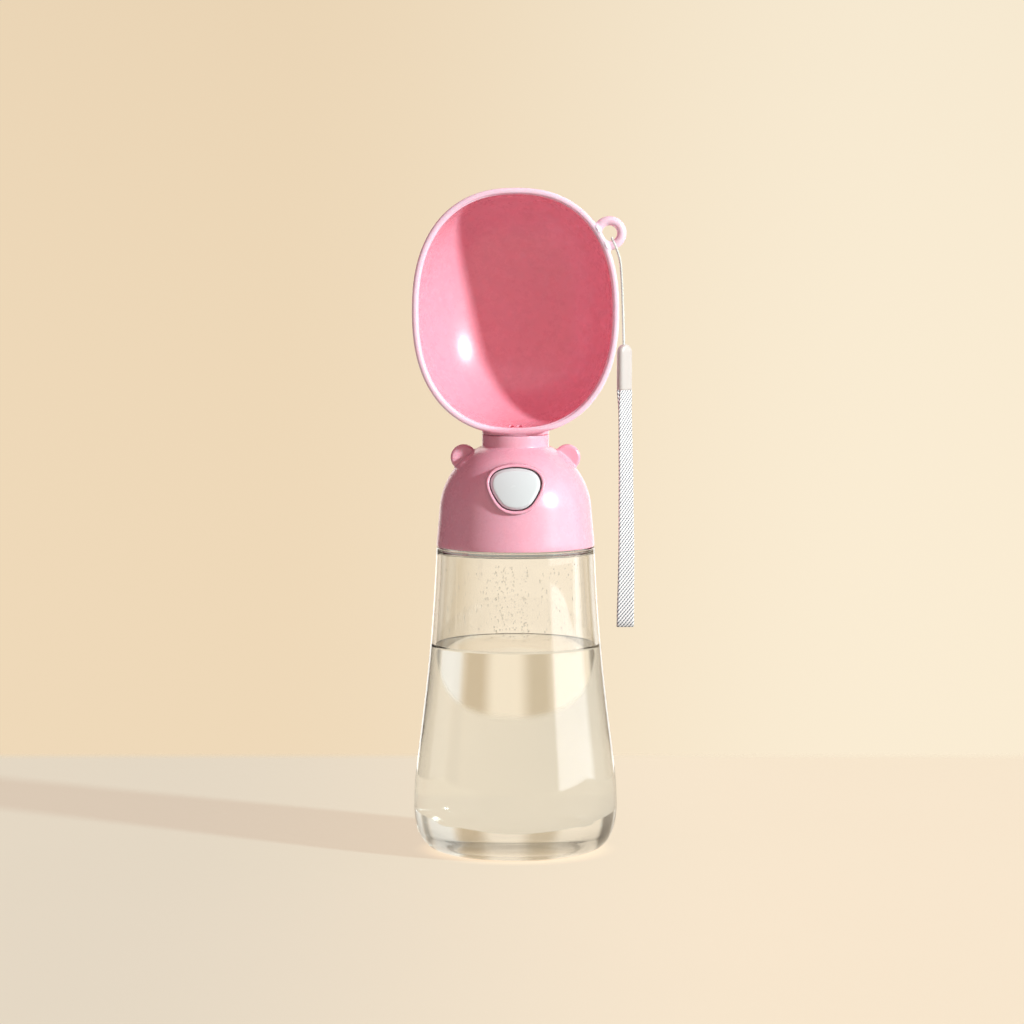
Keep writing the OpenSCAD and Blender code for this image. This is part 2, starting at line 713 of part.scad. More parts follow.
// route of the strap's middle: down in front, round the fold and up behind
strap_path = [[43.4, -12.0, 184.6], [43.2, -12.6, 176.0], [43.4, -12.8, 164.0], [43.6, -12.8, 150.0],
    [43.7, -12.8, 136.0], [43.8, -12.8, 122.0], [43.7, -12.8, 108.0], [43.5, -12.8, 96.0],
    [43.5, -12.6, 92.6], [43.4, -11.5, 91.0], [43.5, -10.4, 92.6], [43.5, -10.2, 96.0],
    [43.7, -10.2, 108.0], [43.8, -10.2, 122.0], [43.7, -10.2, 136.0], [43.6, -10.2, 150.0],
    [43.4, -10.2, 164.0], [43.2, -10.4, 176.0], [42.4, -11.0, 184.6]];
strap_turn = 44;          // turn of the strap's width at the ferrule, in degrees
strap_bottom = 90.6;
strap_ease = 0.45;        // below 1 the strap turns mostly near the fold

function unit(v) = v / norm(v);
function heading(path, i) = unit(path[min(i + 1, len(path) - 1)] - path[max(i - 1, 0)]);
// the strap's width stays level and turns towards the front on the way down
function strap_across(p) =
    let (rise = max(p[2] - strap_bottom, 0) / (ferrule_top - ferrule_h - strap_bottom),
         w = strap_turn * pow(rise, strap_ease))
    [cos(w), sin(w), 0];

module lanyard_string() {
    color(white)
    loft([for (i = [0:len(string_path) - 1])
        let (d = heading(string_path, i), u = unit(cross(d, [1, 0.2, 0.1])), v = cross(d, u))
        [for (j = [0:7]) string_path[i] + string_d / 2 * (cos(45 * j) * u - sin(45 * j) * v)]]);
}

module lanyard_ferrule() {
    half = (ferrule_w - ferrule_t) / 2;
    color(white)
    translate([ferrule_x, eye_y, ferrule_top - ferrule_h]) rotate([0, 0, strap_turn])
        intersection() {
            linear_extrude(ferrule_h)
                union() {
                    for (side = [-1, 1]) translate([side * half, 0]) circle(d = ferrule_t);
                    square([2 * half, ferrule_t], center = true);
                }
            rotate([90, 0, 0]) translate([0, 0, -ferrule_t]) linear_extrude(2 * ferrule_t)
                union() {
                    translate([0, ferrule_h - ferrule_w / 2]) circle(d = ferrule_w);
                    translate([-ferrule_w / 2, 0]) square([ferrule_w, ferrule_h - ferrule_w / 2]);
                }
        }
}

module wrist_strap() {
    color(white)
    loft([for (i = [0:len(strap_path) - 1])
        let (d = heading(strap_path, i), across = strap_across(strap_path[i]),
             face = unit(cross(d, across)))
        [for (p = [[-0.5, 0.25], [-0.46, 0.5], [0.46, 0.5], [0.5, 0.25],
                   [0.5, -0.25], [0.46, -0.5], [-0.46, -0.5], [-0.5, -0.25]])
            strap_path[i] + p[0] * strap_w * across + p[1] * strap_t * face]]);
}

bottle();
mouth_gasket();
head_shell();
cap_insert();
valve_body();
valve_gasket();
valve_screws();
vent_valve();
end_plug();
end_plug_o_ring();
stem_bush();
outlet_o_ring();
return_spring();
nose_button();
valve_stem();
stem_o_rings();
scoop();
swivel_o_ring();
retaining_ring();
lanyard_string();
lanyard_ferrule();
wrist_strap();
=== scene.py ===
import json
import math
import random

import bmesh
import bpy
from bpy.props import FloatProperty, FloatVectorProperty, IntProperty, PointerProperty
from mathutils import Matrix, Vector
from mathutils.bvhtree import BVHTree

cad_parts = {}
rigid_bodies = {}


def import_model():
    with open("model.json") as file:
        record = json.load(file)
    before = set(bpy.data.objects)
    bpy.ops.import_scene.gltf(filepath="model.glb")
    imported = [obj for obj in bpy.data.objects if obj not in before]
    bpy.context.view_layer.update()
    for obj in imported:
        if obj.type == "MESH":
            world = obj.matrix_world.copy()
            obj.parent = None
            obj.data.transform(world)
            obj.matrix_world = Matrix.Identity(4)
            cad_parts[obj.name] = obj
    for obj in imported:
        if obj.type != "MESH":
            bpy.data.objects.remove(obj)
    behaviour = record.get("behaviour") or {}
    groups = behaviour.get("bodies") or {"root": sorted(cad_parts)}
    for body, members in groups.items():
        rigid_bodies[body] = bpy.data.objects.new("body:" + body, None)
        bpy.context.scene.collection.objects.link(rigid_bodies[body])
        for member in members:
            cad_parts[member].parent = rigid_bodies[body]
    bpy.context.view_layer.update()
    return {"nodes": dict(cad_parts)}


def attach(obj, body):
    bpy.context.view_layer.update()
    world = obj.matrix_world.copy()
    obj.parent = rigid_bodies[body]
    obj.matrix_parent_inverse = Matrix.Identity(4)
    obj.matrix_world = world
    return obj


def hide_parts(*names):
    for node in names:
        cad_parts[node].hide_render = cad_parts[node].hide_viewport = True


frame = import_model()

bl_info = {
    "name": "Dog Travel Water Bottle",
    "version": (1, 0, 0),
    "blender": (4, 5, 0),
    "location": "View3D > Sidebar > Water Bottle",
    "description": "Makes the visible pieces, finishes and studio of a screw-top dog water bottle",
    "category": "Object",
}

MM = 0.001

# Heights, radii and places of the solids, in millimetres: the bottle's neck and its thread
LIP, NECK_MID = 133.4, 128.0
NECK_R, NECK_IN = 24.2, 22.0
THREAD_PITCH, THREAD_TURNS = 4.0, 1.6

# The head's dome, its collar, the nose and the ears
DOME_LOW, SKIRT_TOP, DOME_TOP = 122.0, 139.0, 161.5
DOME_R, SKIRT_R, TOP_R, DOME_WALL = 31.5, 30.0, 13.9, 2.2
COLLAR_R, COLLAR_BORE, COLLAR_LOW, COLLAR_TOP = 13.3, 11.3, 158.4, 166.4
NOSE = Vector((0, -28.1, 147.4))
NOSE_BACK = -21.7
NOSE_TILT = math.radians(19)
EAR_X, EAR_Z = 20.6, 157.2

# The scoop: middle, rim, neck, the spigot under it with its groove, the drain holes and the lanyard's eye
SCOOP_Z, RIM_Y = 215.6, -14.0
NECK_LOW = 166.6
SPIGOT_R, SPIGOT_BORE, SPIGOT_LOW, SPIGOT_TOP = 11.0, 9.2, 156.1, 167.0
GROOVE_R, GROOVE_LOW, GROOVE_TOP = 10.1, 157.05, 158.15
DRAIN_R, DRAIN_X, DRAIN_Y, DRAIN_Z = 1.1, 1.6, -8, 171.0
EYE = Vector((36.9, -11.5, 246.3))
EYE_R, EYE_BAR = 4.85, 1.85
FERRULE = Vector((42.9, -11.5, 184.6))

# The lanyard's routes, as in the solids, in metres
STRING_ROUTE = [
    (0.0426, -0.0122, 0.2010), (0.0423, -0.0129, 0.2120), (0.0419, -0.0136, 0.2240),
    (0.0413, -0.0141, 0.2340), (0.0403, -0.0142, 0.2384), (0.0389, -0.0141, 0.2419),
    (0.0384, -0.0138, 0.2431), (0.0380, -0.0128, 0.2439), (0.0379, -0.0115, 0.2443),
    (0.0380, -0.0102, 0.2439), (0.0384, -0.0092, 0.2431), (0.0389, -0.0089, 0.2419),
    (0.0403, -0.0088, 0.2384), (0.0413, -0.0089, 0.2340), (0.0420, -0.0094, 0.2240),
    (0.0425, -0.0101, 0.2120), (0.0428, -0.0108, 0.2010),
]
STRAP_ROUTE = [
    (0.0434, -0.0120, 0.1846), (0.0432, -0.0126, 0.1760), (0.0434, -0.0128, 0.1640),
    (0.0436, -0.0128, 0.1500), (0.0437, -0.0128, 0.1360), (0.0438, -0.0128, 0.1220),
    (0.0437, -0.0128, 0.1080), (0.0435, -0.0128, 0.0960), (0.0435, -0.0126, 0.0926),
    (0.0434, -0.0115, 0.0910), (0.0435, -0.0104, 0.0926), (0.0435, -0.0102, 0.0960),
    (0.0437, -0.0102, 0.1080), (0.0438, -0.0102, 0.1220), (0.0437, -0.0102, 0.1360),
    (0.0436, -0.0102, 0.1500), (0.0434, -0.0102, 0.1640), (0.0432, -0.0104, 0.1760),
    (0.0424, -0.0110, 0.1846),
]
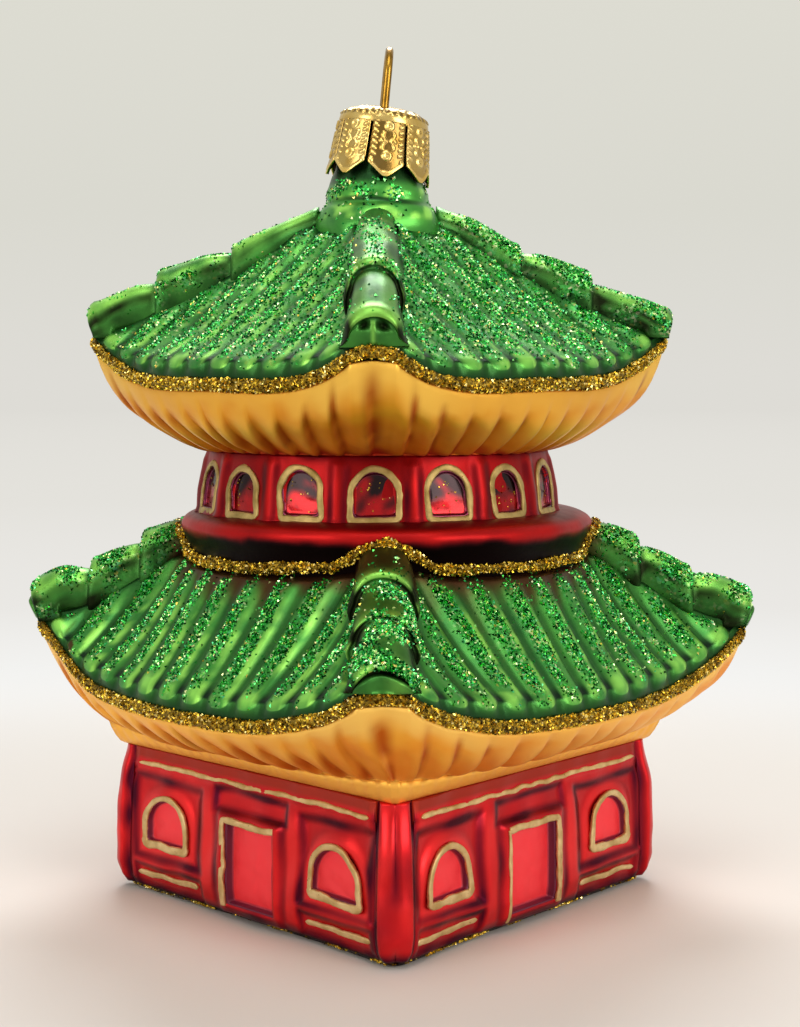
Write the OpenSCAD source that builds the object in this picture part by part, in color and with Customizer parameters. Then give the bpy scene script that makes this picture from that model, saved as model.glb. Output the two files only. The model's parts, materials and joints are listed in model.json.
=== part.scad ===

········

Exercise instructions:
Exactly reproduce the lines that run from the line bearing "translate([-ferrule_w / 2, 0])" through the line bearing "for member in", with both end lines included.

Exercise answer:
                    translate([-ferrule_w / 2, 0]) square([ferrule_w, ferrule_h - ferrule_w / 2]);
                }
        }
}

module wrist_strap() {
    color(white)
    loft([for (i = [0:len(strap_path) - 1])
        let (d = heading(strap_path, i), across = strap_across(strap_path[i]),
             face = unit(cross(d, across)))
        [for (p = [[-0.5, 0.25], [-0.46, 0.5], [0.46, 0.5], [0.5, 0.25],
                   [0.5, -0.25], [0.46, -0.5], [-0.46, -0.5], [-0.5, -0.25]])
            strap_path[i] + p[0] * strap_w * across + p[1] * strap_t * face]]);
}

bottle();
mouth_gasket();
head_shell();
cap_insert();
valve_body();
valve_gasket();
valve_screws();
vent_valve();
end_plug();
end_plug_o_ring();
stem_bush();
outlet_o_ring();
return_spring();
nose_button();
valve_stem();
stem_o_rings();
scoop();
swivel_o_ring();
retaining_ring();
lanyard_string();
lanyard_ferrule();
wrist_strap();
=== scene.py ===
import json
import math
import random

import bmesh
import bpy
from bpy.props import FloatProperty, FloatVectorProperty, IntProperty, PointerProperty
from mathutils import Matrix, Vector
from mathutils.bvhtree import BVHTree

cad_parts = {}
rigid_bodies = {}


def import_model():
    with open("model.json") as file:
        record = json.load(file)
    before = set(bpy.data.objects)
    bpy.ops.import_scene.gltf(filepath="model.glb")
    imported = [obj for obj in bpy.data.objects if obj not in before]
    bpy.context.view_layer.update()
    for obj in imported:
        if obj.type == "MESH":
            world = obj.matrix_world.copy()
            obj.parent = None
            obj.data.transform(world)
            obj.matrix_world = Matrix.Identity(4)
            cad_parts[obj.name] = obj
    for obj in imported:
        if obj.type != "MESH":
            bpy.data.objects.remove(obj)
    behaviour = record.get("behaviour") or {}
    groups = behaviour.get("bodies") or {"root": sorted(cad_parts)}
    for body, members in groups.items():
        rigid_bodies[body] = bpy.data.objects.new("body:" + body, None)
        bpy.context.scene.collection.objects.link(rigid_bodies[body])
        for member in members:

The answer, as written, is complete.